I would create a new directory named “20-20-tsv” or similar for the files that match our filtered metadata. To copy them over, you can use a simple perl script like this:

use utf8; #not really necessary
binmode STDOUT, ":utf8"; 

open (META, "fiction_metadata_1900-1922.csv") or die "Can't";
binmode(META, ":utf8");

while (<META>) {
  
  
  @sp=split/,/;
  
  $record = $sp[0];
  $record=~ s/\"//g;
  
  if ($record eq "htid") {
    next;
  }
  
  $fi = $record;
  $fi = $fi."\.tsv";

if ($fi =~ m/\$/) {
    
    $fi =~ s/\$/\\\$/g; # '$' characters in hathi ids cause problems if not escaped
    

}
  
  `cp tsv/$fi 20-22-tsv/$fi`;
  }

Save that code as “copy.pl” in the directory that contains your metadata file and the tsv directories and run perl copy.pl. (I’m aware that things would be simpler if I kept all the code to one language, but I don’t have the patience to do something in R that I can do very quickly in perl. It’s one of my many failings.)

We are almost ready to load the topic-modeling package. It is likely that if you skip the following step, a spurious topic will be generated consisting of words that begin with the unicode ligatures and .

cd 20-22-tsv
perl -CSD -pi -e 's/[\x{FB01}]/fi/g' *.tsv
perl -CSD -pi -e 's/[\x{FB02}]/fl/g' *.tsv

(See this stackoverflow answer (and this legendary one) for more details on this irksome issue. This step requires a version of perl later than 5.08. There are doubtless other ways to handle this with python or even R, but perl is what I resort to in times of crisis, and I’m too old to go changing my ways.)

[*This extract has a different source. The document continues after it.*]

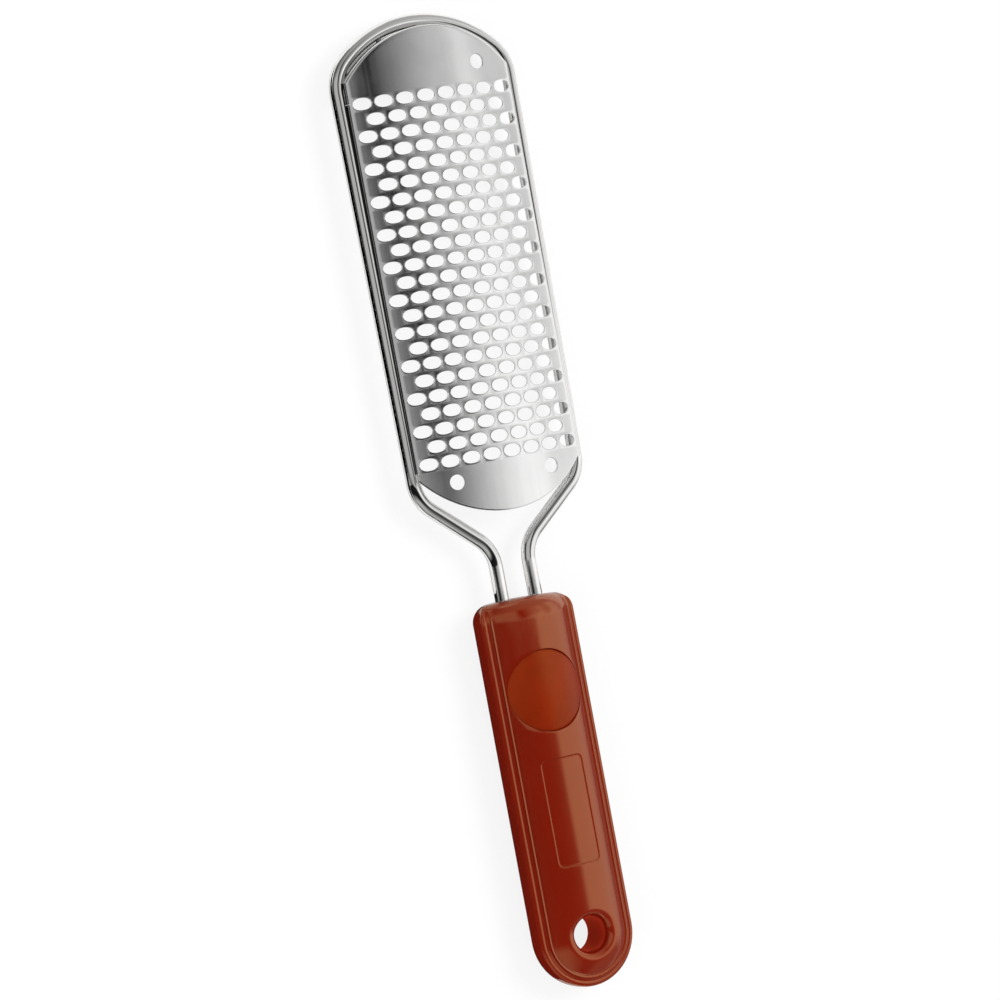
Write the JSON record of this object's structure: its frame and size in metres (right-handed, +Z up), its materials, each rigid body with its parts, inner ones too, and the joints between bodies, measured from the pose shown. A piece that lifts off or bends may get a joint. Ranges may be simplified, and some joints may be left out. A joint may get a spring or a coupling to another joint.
{
  "type": "foot file",
  "caption": "Foot file: a crowned perforated rasp plate welded on a bent wire frame, with a two-part plastic handle, thumb rest and hanging hole.",
  "frame": {"origin": "on the resting plane, in the middle of the length and of the width; the file lies on its back with the rasp plate up", "axes": "+X across the file, +Y along it from the handle's tail to the tip of the wire arch, +Z up, out of the rasp plate's face"},
  "size_m": [0.0546, 0.258, 0.0147],
  "materials": {
    "wire_steel": "polished stainless wire",
    "plate_steel": "fine brushed stainless sheet",
    "weld_steel": "dull weld metal",
    "anchor_steel": "plain steel",
    "handle_plastic": "satin-gloss moulding",
    "pad_plastic": "matt moulding",
    "screw_steel": "zinc-plated steel"
  },
  "bodies": {
    "root": {"wire_frame": "wire_steel", "rasp_plate": "plate_steel", "weld_spots": "weld_steel", "leg_anchor": "anchor_steel", "back_shell": "handle_plastic", "front_cover": "handle_plastic", "thumb_pad": "pad_plastic", "cover_screws": "screw_steel"}
  },
  "joints": []
}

Now that we have prepared our files, we need to install the R package that will topic model them. I have added a few functions to Andrew Goldstone’s dfrtopics to process the HathiTrust files. To install my fork in R:

library(devtools)
install_github("joncgoodwin/dfrtopics")

Before loading the library, we will need to allocate more memory to java:

options(java.parameters="-Xmx8g")

This would allocate 8 gigabytes of memory. My laptop has 16, and this much memory usually won’t cause any serious problems. Four may be enough, but Java (which is called by the RMallet package that is loaded by the package) will run out of memory quite quickly with larger models.

Now we load the library:

library(dfrtopics)

Next we must process the metadata file and read the tsv files:

meta <- read_hathi_metadata("sample-1900-1922.csv")
counts <- read_wordcounts_hathi(list.files("sample-00-22-tsv", full.names=T))

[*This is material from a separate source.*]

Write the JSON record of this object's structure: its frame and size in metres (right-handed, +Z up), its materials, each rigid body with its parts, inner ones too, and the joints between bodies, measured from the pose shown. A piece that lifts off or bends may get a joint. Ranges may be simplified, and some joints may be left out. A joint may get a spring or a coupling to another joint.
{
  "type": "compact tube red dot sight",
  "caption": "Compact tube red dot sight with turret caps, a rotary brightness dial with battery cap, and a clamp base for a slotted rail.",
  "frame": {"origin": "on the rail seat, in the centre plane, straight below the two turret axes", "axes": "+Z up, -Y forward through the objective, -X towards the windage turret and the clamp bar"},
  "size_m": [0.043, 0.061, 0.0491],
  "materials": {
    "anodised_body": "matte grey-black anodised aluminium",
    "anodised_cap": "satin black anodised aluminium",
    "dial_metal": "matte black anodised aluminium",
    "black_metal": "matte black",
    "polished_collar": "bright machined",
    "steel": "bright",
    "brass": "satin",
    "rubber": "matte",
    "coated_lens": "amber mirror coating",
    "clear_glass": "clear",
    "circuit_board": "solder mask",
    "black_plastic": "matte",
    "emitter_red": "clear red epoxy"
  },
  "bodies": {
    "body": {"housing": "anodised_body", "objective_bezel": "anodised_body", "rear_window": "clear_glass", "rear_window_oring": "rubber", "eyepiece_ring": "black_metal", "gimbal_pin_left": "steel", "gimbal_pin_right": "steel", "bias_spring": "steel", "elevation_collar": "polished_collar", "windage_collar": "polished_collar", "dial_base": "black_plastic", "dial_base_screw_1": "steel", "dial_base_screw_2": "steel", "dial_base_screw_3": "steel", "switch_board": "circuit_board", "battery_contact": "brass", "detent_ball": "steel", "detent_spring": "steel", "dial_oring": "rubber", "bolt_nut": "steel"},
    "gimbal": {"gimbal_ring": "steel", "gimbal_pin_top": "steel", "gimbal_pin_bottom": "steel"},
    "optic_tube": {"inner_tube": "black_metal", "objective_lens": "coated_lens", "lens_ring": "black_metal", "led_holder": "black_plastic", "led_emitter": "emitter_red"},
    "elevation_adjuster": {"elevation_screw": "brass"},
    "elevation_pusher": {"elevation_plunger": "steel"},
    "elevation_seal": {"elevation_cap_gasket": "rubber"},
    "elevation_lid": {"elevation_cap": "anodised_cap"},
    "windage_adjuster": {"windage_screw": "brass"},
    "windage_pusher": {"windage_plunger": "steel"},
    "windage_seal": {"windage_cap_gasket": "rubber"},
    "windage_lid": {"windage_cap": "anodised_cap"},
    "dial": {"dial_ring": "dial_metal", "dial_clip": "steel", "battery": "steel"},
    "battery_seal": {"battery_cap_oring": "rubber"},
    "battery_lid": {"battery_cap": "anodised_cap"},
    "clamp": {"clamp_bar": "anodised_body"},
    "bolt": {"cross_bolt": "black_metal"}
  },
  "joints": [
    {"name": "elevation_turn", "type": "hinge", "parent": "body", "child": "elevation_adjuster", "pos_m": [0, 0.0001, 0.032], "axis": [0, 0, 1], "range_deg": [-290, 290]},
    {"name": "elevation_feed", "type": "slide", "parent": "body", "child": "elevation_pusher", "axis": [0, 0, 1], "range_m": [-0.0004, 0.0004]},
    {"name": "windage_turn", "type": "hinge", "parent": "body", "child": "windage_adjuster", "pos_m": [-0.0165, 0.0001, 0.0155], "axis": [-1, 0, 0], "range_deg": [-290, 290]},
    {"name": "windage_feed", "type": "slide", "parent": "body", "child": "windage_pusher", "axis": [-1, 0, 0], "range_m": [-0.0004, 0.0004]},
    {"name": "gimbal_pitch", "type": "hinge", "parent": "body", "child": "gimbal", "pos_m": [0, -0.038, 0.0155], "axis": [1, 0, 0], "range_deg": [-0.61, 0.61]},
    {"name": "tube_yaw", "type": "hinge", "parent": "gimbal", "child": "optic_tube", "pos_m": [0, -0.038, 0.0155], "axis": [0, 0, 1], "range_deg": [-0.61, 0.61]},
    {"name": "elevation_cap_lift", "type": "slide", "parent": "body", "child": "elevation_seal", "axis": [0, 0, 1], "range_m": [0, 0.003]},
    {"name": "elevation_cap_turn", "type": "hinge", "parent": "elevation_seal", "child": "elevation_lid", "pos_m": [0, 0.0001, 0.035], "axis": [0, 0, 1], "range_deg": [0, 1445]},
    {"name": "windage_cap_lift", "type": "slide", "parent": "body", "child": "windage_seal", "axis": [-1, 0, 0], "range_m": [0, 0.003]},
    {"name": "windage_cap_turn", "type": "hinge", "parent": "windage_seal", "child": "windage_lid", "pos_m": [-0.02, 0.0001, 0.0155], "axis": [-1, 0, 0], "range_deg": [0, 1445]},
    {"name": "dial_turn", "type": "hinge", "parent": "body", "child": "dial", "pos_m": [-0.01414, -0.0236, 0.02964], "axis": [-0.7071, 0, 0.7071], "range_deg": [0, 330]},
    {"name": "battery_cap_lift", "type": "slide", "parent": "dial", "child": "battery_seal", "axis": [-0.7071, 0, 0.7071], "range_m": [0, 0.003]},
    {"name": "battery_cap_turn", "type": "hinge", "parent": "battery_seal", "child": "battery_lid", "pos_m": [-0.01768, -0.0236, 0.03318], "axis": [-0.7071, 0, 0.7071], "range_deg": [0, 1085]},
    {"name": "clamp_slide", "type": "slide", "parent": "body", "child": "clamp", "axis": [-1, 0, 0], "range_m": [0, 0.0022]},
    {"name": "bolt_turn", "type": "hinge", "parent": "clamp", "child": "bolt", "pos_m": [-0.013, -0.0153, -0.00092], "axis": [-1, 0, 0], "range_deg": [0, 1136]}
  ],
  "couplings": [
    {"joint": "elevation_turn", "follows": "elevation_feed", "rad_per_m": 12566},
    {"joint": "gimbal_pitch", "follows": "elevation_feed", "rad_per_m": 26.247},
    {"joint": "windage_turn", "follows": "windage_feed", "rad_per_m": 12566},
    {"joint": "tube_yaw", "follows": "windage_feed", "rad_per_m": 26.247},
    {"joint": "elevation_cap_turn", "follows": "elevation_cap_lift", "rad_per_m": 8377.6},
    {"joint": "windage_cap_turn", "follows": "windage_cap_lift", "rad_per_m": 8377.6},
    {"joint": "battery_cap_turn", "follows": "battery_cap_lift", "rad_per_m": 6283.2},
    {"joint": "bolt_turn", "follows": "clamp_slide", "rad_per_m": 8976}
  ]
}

The next stop involves making a stopword list. Stopwords are those that the model will ignore. MALLET, the tool that this R package uses, comes with a default stopword list. The dfrtopics package also includes an expanded one. Adding stopwords is an interpretive decision. Without the most common English prepositions and articles stopped, the model will be almost useless. What you do from there, however, depends on what you are looking for. The list that I use has many names. The one packaged with dfrtopics has even more names. Names will dominate any topic model made of fiction if they are not blocked. There are imaginable reasons, however, why someone might want to see this behavior.

Once you have decided on a stopword list, apply it to your data with

stoplist <- readLines("stopwords.txt")
counts <- counts %>% wordcounts_remove_stopwords(stoplist)

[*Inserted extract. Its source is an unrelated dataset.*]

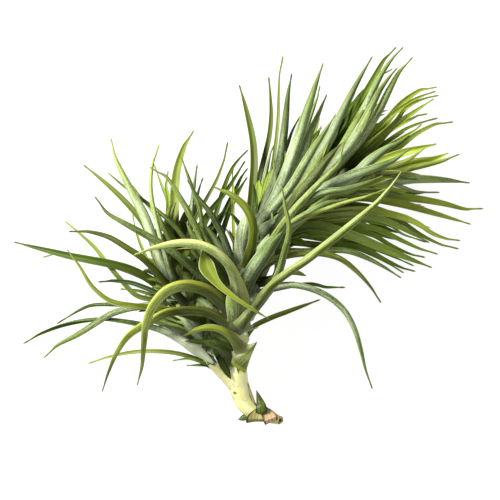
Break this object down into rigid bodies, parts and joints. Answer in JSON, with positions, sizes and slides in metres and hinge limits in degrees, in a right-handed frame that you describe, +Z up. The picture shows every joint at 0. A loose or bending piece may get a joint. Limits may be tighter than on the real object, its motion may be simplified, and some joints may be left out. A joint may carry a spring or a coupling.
{
  "type": "air plant",
  "caption": "Tufted air plant with two leafy shoots on a short forked stem, lying on a surface; narrow grooved leaves fan out all round each shoot.",
  "frame": {"origin": "on the resting surface under the middle of the plant's bounding box", "axes": "+Z up from the surface that the plant lies on; +X towards the tips of the larger, right-hand head; the cut foot of the stem points to -Y"},
  "size_m": [0.189, 0.1522, 0.0637],
  "materials": {
    "stem": "pale fleshy stem with leaf scars",
    "olive_leaf": "smooth olive, satin",
    "dark_leaf": "smooth deep green, satin",
    "silver_leaf": "silvery scurf, matte",
    "green_leaf": "thin grey scurf, satin",
    "bright_leaf": "yellow-green, satin with pale edges",
    "leaf_sheath": "pale papery sheath",
    "dry_scale": "dry brown papery bract",
    "green_thorn": "smooth dark green bract"
  },
  "bodies": {
    "root": {"main_stem": "stem", "side_shoot_stem": "stem", "left_olive_leaf_1": "olive_leaf", "left_dark_leaf_1": "dark_leaf", "left_silver_leaf_1": "silver_leaf", "left_green_leaf_1": "green_leaf", "left_dark_leaf_2": "dark_leaf", "left_dark_leaf_3": "dark_leaf", "left_green_leaf_2": "green_leaf", "left_olive_leaf_2": "olive_leaf", "left_olive_leaf_3": "olive_leaf", "left_dark_leaf_4": "dark_leaf", "foot_olive_leaf_1": "olive_leaf", "right_olive_leaf_1": "olive_leaf", "right_olive_leaf_2": "olive_leaf", "right_olive_leaf_3": "olive_leaf", "right_dark_leaf_1": "dark_leaf", "right_olive_leaf_4": "olive_leaf", "right_green_leaf_1": "green_leaf", "right_green_leaf_2": "green_leaf", "right_olive_leaf_5": "olive_leaf", "right_green_leaf_3": "green_leaf", "right_olive_leaf_6": "olive_leaf", "right_green_leaf_4": "green_leaf", "right_green_leaf_5": "green_leaf", "right_silver_leaf_1": "silver_leaf", "right_green_leaf_6": "green_leaf", "right_olive_leaf_7": "olive_leaf", "left_dark_leaf_5": "dark_leaf", "right_silver_leaf_2": "silver_leaf", "right_olive_leaf_8": "olive_leaf", "right_silver_leaf_3": "silver_leaf", "right_silver_leaf_4": "silver_leaf", "right_silver_leaf_5": "silver_leaf", "left_silver_leaf_2": "silver_leaf", "left_silver_leaf_3": "silver_leaf", "left_green_leaf_3": "green_leaf", "left_bright_leaf_1": "bright_leaf", "right_silver_leaf_6": "silver_leaf", "right_silver_leaf_7": "silver_leaf", "right_silver_leaf_8": "silver_leaf", "right_silver_leaf_9": "silver_leaf", "right_silver_leaf_10": "silver_leaf", "right_silver_leaf_11": "silver_leaf", "left_bright_leaf_2": "bright_leaf", "foot_bright_leaf_1": "bright_leaf", "left_green_leaf_4": "green_leaf", "left_bright_leaf_3": "bright_leaf", "left_green_leaf_5": "green_leaf", "left_silver_leaf_4": "silver_leaf", "right_bright_leaf_1": "bright_leaf", "right_bright_leaf_3": "bright_leaf", "left_bright_leaf_4": "bright_leaf", "left_bright_leaf_5": "bright_leaf", "right_silver_leaf_13": "silver_leaf", "right_bright_leaf_2": "bright_leaf", "collar_sheath": "leaf_sheath", "dry_scale_1": "dry_scale", "dry_scale_2": "dry_scale", "green_thorn": "green_thorn"}
  },
  "joints": []
}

(This assumes that your stopword list is in the working directory and named “stopwords.txt”.)

As Andrew Goldstone explains here, LDA does not perform well with many words that are used infrequently. (As you can see, I’m following this tutorial almost step-by-step here.) To keep only the most 20K frequently used words:

counts <- counts %>% wordcounts_remove_rare(20000)

The next two commands will transform our data to a form suitable to be sent to MALLET:

docs <- wordcounts_texts(counts)
ilist <- make_instances(docs)

Determining how many topics to model is the next step. With about 3000 files of this size and an aggressive stopword approach, I have found that somewhere between 100-150 topics gives the best results. Typically, you will need to run the model several times to find a useful number of topics. We will choose 100 topics for this example:

m <- train_model(ilist, n_topics=100, n_iters=200,metadata=meta)

There are several parameters that can be passed to the train_model function. The “n_iters” parameter affects the quality of the model and also the length of time it will take to run. With a 100-topic model and 200 iterations on my laptop, this code will finish in about thirty minutes.

As the MALLET process is running, you will see it report on the total number of tokens in your corpus. It will list a series of log likelihood figures (that should descend with each iteration). Every fifty iterations it will print out a list of the topics it has inferred at that point.

Once it has finished, we are ready to make a browser to explore the model. First, we need to export the data we just created:

export_ht_browser_data(m, "data")

The final step of this function creates a “topic_scaled.csv” file. It will currently take significantly longer than the rest of the files. This file is not necessary to see the majority of the browser, and an update to the dfrtopics package has been made to make it much faster. My fork does not yet contain it, however. I will update this section when it does.

I have modified dfr-browser to work with this HathiTrust data. Install my fork with git clone https://github.com/joncgoodwin/dfr-browser.git. Now copy the files from that “data” directory you just created into “dfr-browser/data”. To complete the process, enter these shell commands:

cd dfr-browser
bin/server

Open “localhost:8888” in your web browser. If all went according to plan, you should see your topic browser. A browser of the 1920-1922 fiction data created with the filtering-distinct-titles-before-filtering-by-date method is here.